▶ **GIVEN TASK**
Repeat the records exactly. Every line must match.

........

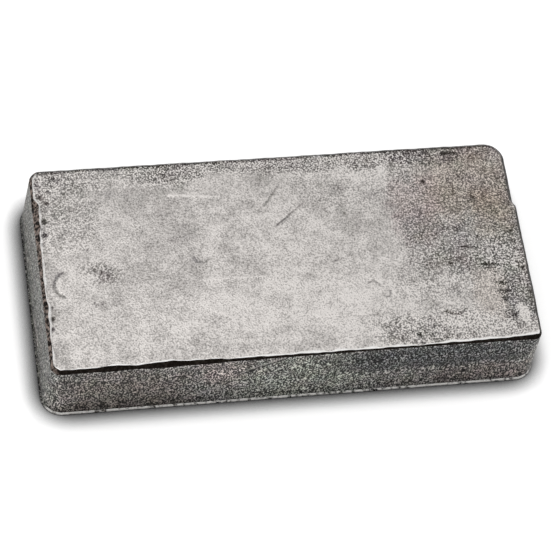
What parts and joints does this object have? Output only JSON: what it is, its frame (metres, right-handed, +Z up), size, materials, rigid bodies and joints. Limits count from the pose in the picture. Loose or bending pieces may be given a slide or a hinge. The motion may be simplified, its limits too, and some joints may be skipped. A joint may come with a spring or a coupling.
{
  "type": "silver bar",
  "caption": "Cast silver bar: a flat rectangular ingot with sides that lean in, rounded upright corners, one flat corner and a narrow bevel round its top face.",
  "frame": {"origin": "middle of the base, which is the wide face that the bar lies on", "axes": "+X along the length, +Y across the width towards the back, +Z up out of the narrower top face"},
  "size_m": [0.16, 0.077, 0.0252],
  "materials": {
    "cast_silver": "satin"
  },
  "bodies": {
    "root": {"bar": "cast_silver"}
  },
  "joints": []
}
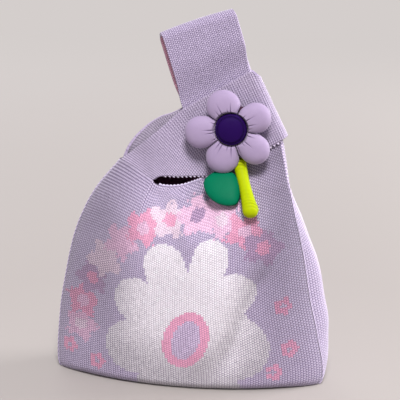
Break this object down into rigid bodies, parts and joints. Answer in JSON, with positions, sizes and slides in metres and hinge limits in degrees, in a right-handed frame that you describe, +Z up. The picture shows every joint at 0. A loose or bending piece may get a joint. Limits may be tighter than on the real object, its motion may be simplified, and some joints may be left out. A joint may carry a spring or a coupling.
{
  "type": "knitted handbag",
  "caption": "Soft double-knit wrist bag whose long handle passes through a short side handle, with a stuffed satin flower, leaf and stem pinned on the front.",
  "frame": {"origin": "on the floor, under the middle of the bag's width, in line with its handles", "axes": "+Z up, +X to the right as seen from the front, and the front with the flower looks along -Y"},
  "size_m": [0.2438, 0.098, 0.3225],
  "materials": {
    "knit": "lilac double-knit, matte",
    "trim": "pale linked edging, matte",
    "satin": "lilac satin, soft sheen",
    "button": "dark purple covered button, soft sheen",
    "thread": "lilac sewing thread",
    "felt": "lilac felt",
    "leaf": "green satin, soft sheen",
    "stem": "lime satin, soft sheen",
    "pin": "plated steel"
  },
  "bodies": {
    "bag": {"front_panel": "knit", "back_panel": "knit", "bottom_seam": "knit", "left_side_seam": "trim", "right_side_seam": "trim", "front_neck_trim": "trim", "back_neck_trim": "trim", "short_handle_front": "knit", "short_handle_back": "knit", "short_handle_trim_front": "trim", "short_handle_trim_back": "trim", "long_handle_root_front": "knit", "long_handle_root_back": "knit"},
    "handle_slider": {"long_handle_throat_front": "knit", "long_handle_throat_back": "knit"},
    "handle_loop": {"long_handle_grip": "knit"},
    "brooch": {"petal_1": "satin", "petal_2": "satin", "petal_3": "satin", "petal_4": "satin", "petal_5": "satin", "centre_button": "button", "gather_thread": "thread", "felt_backing": "felt", "pin_bar": "pin", "pin_needle": "pin", "pin_catch": "pin"},
    "pendant": {"stem": "stem", "leaf": "leaf"}
  },
  "joints": [
    {"name": "handle_pull", "type": "slide", "parent": "bag", "child": "handle_slider", "axis": [-0.4448, 0, 0.8956], "range_m": [0, 0.03]},
    {"name": "handle_tilt", "type": "hinge", "parent": "handle_slider", "child": "handle_loop", "pos_m": [0.02241, 0, 0.2575], "axis": [0.8616, 0, 0.5075], "range_deg": [-45, 45]},
    {"name": "brooch_off", "type": "slide", "parent": "bag", "child": "brooch", "axis": [0, -1, 0], "range_m": [0, 0.04]},
    {"name": "pendant_lift", "type": "hinge", "parent": "brooch", "child": "pendant", "pos_m": [0.0475, -0.0121, 0.1935], "axis": [-1, 0, 0], "range_deg": [0, 30]}
  ]
}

........

▶ **WRITTEN REPLY**
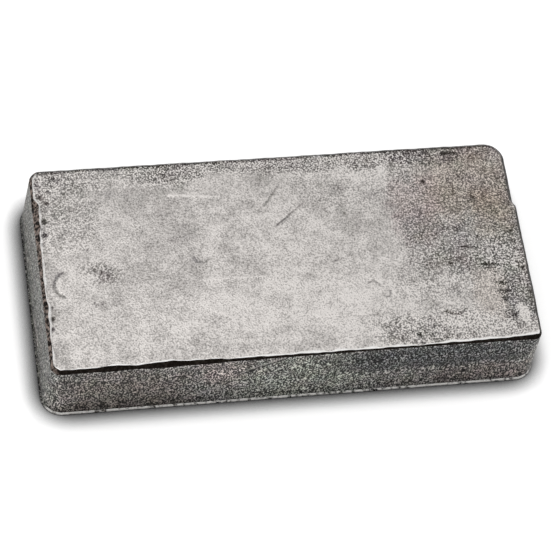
What parts and joints does this object have? Output only JSON: what it is, its frame (metres, right-handed, +Z up), size, materials, rigid bodies and joints. Limits count from the pose in the picture. Loose or bending pieces may be given a slide or a hinge. The motion may be simplified, its limits too, and some joints may be skipped. A joint may come with a spring or a coupling.
{
  "type": "silver bar",
  "caption": "Cast silver bar: a flat rectangular ingot with sides that lean in, rounded upright corners, one flat corner and a narrow bevel round its top face.",
  "frame": {"origin": "middle of the base, which is the wide face that the bar lies on", "axes": "+X along the length, +Y across the width towards the back, +Z up out of the narrower top face"},
  "size_m": [0.16, 0.077, 0.0252],
  "materials": {
    "cast_silver": "satin"
  },
  "bodies": {
    "root": {"bar": "cast_silver"}
  },
  "joints": []
}
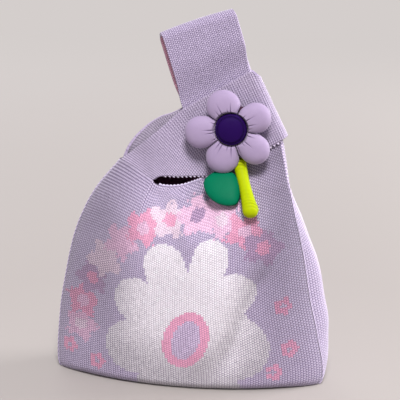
Break this object down into rigid bodies, parts and joints. Answer in JSON, with positions, sizes and slides in metres and hinge limits in degrees, in a right-handed frame that you describe, +Z up. The picture shows every joint at 0. A loose or bending piece may get a joint. Limits may be tighter than on the real object, its motion may be simplified, and some joints may be left out. A joint may carry a spring or a coupling.
{
  "type": "knitted handbag",
  "caption": "Soft double-knit wrist bag whose long handle passes through a short side handle, with a stuffed satin flower, leaf and stem pinned on the front.",
  "frame": {"origin": "on the floor, under the middle of the bag's width, in line with its handles", "axes": "+Z up, +X to the right as seen from the front, and the front with the flower looks along -Y"},
  "size_m": [0.2438, 0.098, 0.3225],
  "materials": {
    "knit": "lilac double-knit, matte",
    "trim": "pale linked edging, matte",
    "satin": "lilac satin, soft sheen",
    "button": "dark purple covered button, soft sheen",
    "thread": "lilac sewing thread",
    "felt": "lilac felt",
    "leaf": "green satin, soft sheen",
    "stem": "lime satin, soft sheen",
    "pin": "plated steel"
  },
  "bodies": {
    "bag": {"front_panel": "knit", "back_panel": "knit", "bottom_seam": "knit", "left_side_seam": "trim", "right_side_seam": "trim", "front_neck_trim": "trim", "back_neck_trim": "trim", "short_handle_front": "knit", "short_handle_back": "knit", "short_handle_trim_front": "trim", "short_handle_trim_back": "trim", "long_handle_root_front": "knit", "long_handle_root_back": "knit"},
    "handle_slider": {"long_handle_throat_front": "knit", "long_handle_throat_back": "knit"},
    "handle_loop": {"long_handle_grip": "knit"},
    "brooch": {"petal_1": "satin", "petal_2": "satin", "petal_3": "satin", "petal_4": "satin", "petal_5": "satin", "centre_button": "button", "gather_thread": "thread", "felt_backing": "felt", "pin_bar": "pin", "pin_needle": "pin", "pin_catch": "pin"},
    "pendant": {"stem": "stem", "leaf": "leaf"}
  },
  "joints": [
    {"name": "handle_pull", "type": "slide", "parent": "bag", "child": "handle_slider", "axis": [-0.4448, 0, 0.8956], "range_m": [0, 0.03]},
    {"name": "handle_tilt", "type": "hinge", "parent": "handle_slider", "child": "handle_loop", "pos_m": [0.02241, 0, 0.2575], "axis": [0.8616, 0, 0.5075], "range_deg": [-45, 45]},
    {"name": "brooch_off", "type": "slide", "parent": "bag", "child": "brooch", "axis": [0, -1, 0], "range_m": [0, 0.04]},
    {"name": "pendant_lift", "type": "hinge", "parent": "brooch", "child": "pendant", "pos_m": [0.0475, -0.0121, 0.1935], "axis": [-1, 0, 0], "range_deg": [0, 30]}
  ]
}